# Common Trading Rules and Concepts!
Trading rules refer to a set of guidelines and regulations that govern the buying and selling of financial instruments such as stocks, bonds, commodities, or currencies on various markets, including stock exchanges, futures exchanges, and forex markets. These rules are put in place to ensure fair and orderly trading, maintain market integrity, and protect the interests of investors.

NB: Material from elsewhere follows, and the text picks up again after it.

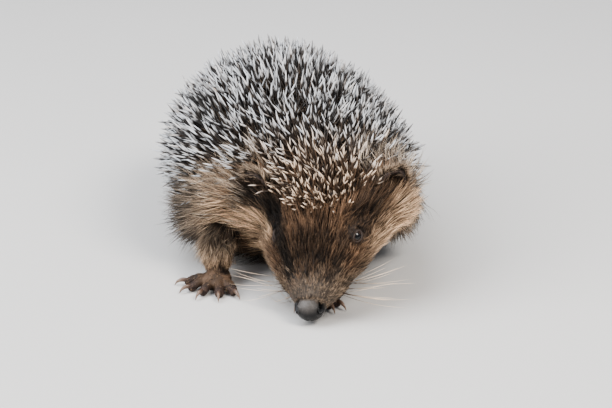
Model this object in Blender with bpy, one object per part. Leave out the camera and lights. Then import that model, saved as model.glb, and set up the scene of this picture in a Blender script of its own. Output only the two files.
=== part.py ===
# A still, life-size young hedgehog, walking with its nose lowered to the ground.
# Metres, +Z up. The animal faces -Y, so its own left side is at +X, and its soles are at Z = 0.
# The solids reach the tips of the coat: the spines on the back and crown, the fur elsewhere.

import math

import bmesh
import bpy
import numpy as np
from mathutils import Matrix, Vector

MM = 0.001
GAP = 0.3 * MM  # clearance between neighbouring pieces
BOTH_SIDES = {"left": 1, "right": -1}

# The body line runs from the nose tip back through the skull, neck and trunk to the rump.
NOSE_TIP = Vector((-6.0, 0.0, 3.6)) * MM
HEAD_YAW = math.radians(27.5)  # turned to the animal's own right
HEAD_PITCH = math.radians(36.5)  # the nose points down at the ground
HEAD_ROLL = math.radians(12)  # the left ear a little higher than the right
SKULL_LENGTH = 36 * MM
NECK_BEND = (20 * MM, 84 * MM)  # the cross-sections turn from the head's direction to the trunk's here
TRUNK_LINE = [Vector(p) * MM for p in ((3, 48, 30.5), (0.8, 66, 30), (0.2, 92, 29), (0, 118, 28))]

# Cross-sections, in mm: how far along the body line, half the width, rise above and drop below it.
# Then the superellipse powers of the upper and the lower half: 2 is round, less is more like a tent
# and more is squarer.
SECTIONS = {
    "snout": (4, 5.4, 4.6, 4.5, 2.1, 2.1),
    "whisker_pads": (8, 9.0, 6.2, 5.8, 2.1, 2.1),
    "muzzle": (14, 13.0, 8.8, 8.6, 2.1, 2.1),
    "brow": (21, 17.2, 12.8, 12.2, 2.1, 2.1),
    "cheeks": (28, 20.8, 16.4, 15.2, 2.1, 1.9),
    "crown": (35, 24.4, 20.4, 17.8, 2.1, 1.85),
    "ears": (42, 29.2, 24.0, 20.6, 2.1, 1.85),
    "nape": (50, 32.8, 26.8, 22.4, 1.95, 2.0),
    "shoulders": (60, 39.6, 30.2, 25.2, 1.82, 3.2),
    "ribs": (74, 44.0, 35.4, 25.4, 1.74, 4.0),
    "back": (90, 45.4, 39.4, 24.4, 1.7, 3.8),
    "loins": (106, 45.0, 39.4, 22.8, 1.7, 3.2),
    "hips": (120, 43.2, 37.4, 21.4, 1.72, 2.8),
}
THROAT_SHIFT = 6.5 * MM  # the turned head pushes the throat and lower cheeks over to the right
THROAT_SPAN = (14 * MM, 30 * MM, 46 * MM, 62 * MM)  # where the shift grows, holds and fades
RUMP_START = 114 * MM
RUMP_LENGTH = 58 * MM
RUMP_RINGS = 10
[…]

Here are some common trading rules and concepts:
1. Market Hours:
Trading typically occurs within specified hours, known as market hours. Different markets have their own designated trading hours, and trading outside these hours may not be possible or may have limited liquidity.
2. Bid and Ask Prices:
The bid price represents the highest price a buyer is willing to pay for a security, while the ask price represents the lowest price at which a seller is willing to sell. The difference between the bid and ask prices is called the spread.
3. Market Orders:
A market order is an instruction to buy or sell a security at the prevailing market price. Market orders are executed immediately at the best available price.
4. Limit Orders:
A limit order is an instruction to buy or sell a security at a specific price or better. It allows traders to set a maximum price they are willing to pay (for buying) or a minimum price they are willing to accept (for selling).
5. Stop Orders:
Stop orders are conditional orders that are triggered when a security reaches a specified price, known as the stop price. There are two types: stop-loss orders (to limit potential losses) and stop-limit orders (to trigger a limit order at a specific price).
6. Short Selling:
Short selling is a trading strategy where an investor borrows a security and sells it in the hope that its price will decline. They can then repurchase the security at a lower price, return it to the lender, and profit from the price difference.
7. Margin Trading:
Margin trading allows traders to borrow funds from their broker to buy securities. It involves leveraging their existing capital to potentially amplify profits, but it also carries higher risks, as losses can also be magnified.
8. Circuit Breakers:
Circuit breakers are mechanisms designed to temporarily halt or limit trading during times of extreme market volatility. They help prevent sharp price movements and give traders time to reassess their positions.
9. Insider Trading:
Insider trading refers to the illegal practice of trading securities based on non-public, material information that can impact the price of those securities. It is generally prohibited to ensure fairness and prevent unfair advantages.
10. Regulatory Compliance:
Trading rules are established and enforced by regulatory bodies such as the Securities and Exchange Commission of India (SEBI), the Securities and Exchange Commission (SEC) in the United States or the Financial Conduct Authority (FCA) in the United Kingdom. These regulators aim to protect investors, maintain market stability, and ensure fair practices.